小时候家在农村,虽然是个女孩子也一样性子野得满村乱跑,有时到了晚饭时候,走在村边的堤坝上,隔着宽阔的田地,一盏盏昏黄的灯接二连三地亮起,万家灯火,那时候不懂得寒冷,也不知道什么叫温暖,只觉得很好看。
其实后来,我待的地方也大多是如此,一到夜晚,灯火辉煌,流光溢彩。我在夜晚的天桥上看过奔流的车海,璀璨夺目,在深秋的下班路上仰望过漫天星辰,神秘熠熠,可是我再也没有想到过万家灯火这个词。
这个词怎么这样幸福,我以前却没发现。
我终于推开了卧室的门,这里是暖的,虽然门锁是坏的,灯也偶尔接触不良。
洗澡水已经热好了,接连几天加班,头也有些疼。

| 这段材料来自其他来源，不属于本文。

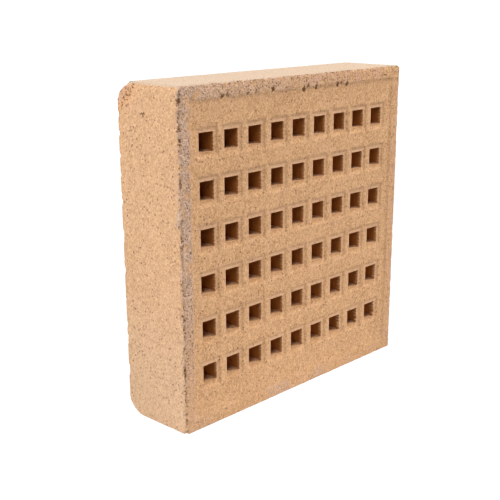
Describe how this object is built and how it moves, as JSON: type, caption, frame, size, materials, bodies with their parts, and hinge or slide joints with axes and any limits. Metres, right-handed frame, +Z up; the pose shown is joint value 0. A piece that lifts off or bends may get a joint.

我越来越可以照顾自己了,即使在没有小夜灯的屋子里,自己也敢一个人入睡了。
想起小时候,每次住校到一半都会打电话求妈妈去看我,烦人的很。后来年岁渐长,那么多个宿舍,每个我都当成了家来住。及至现在,已经是妈妈偶尔打电话来问我什么时候回家了。
我什么时候回家呢?我已经回来了啊。
不是所有人的家都安在亲人在的地方,安在一派祥和,其乐融融的地方,否则这么多年,我只身在外,偶尔归去,也会碰上争吵打闹,我该多难过啊。
我的家就是我自己。
有人曾经评价过我的冷血,我本来是不信的,一个听歌会哭,看电影会哭,安静待着也会哭的人明明是脆弱多情的,可是后来突然又明白了,因为脆弱多情的人太容易受伤了,时间一长,就变得不敢触碰。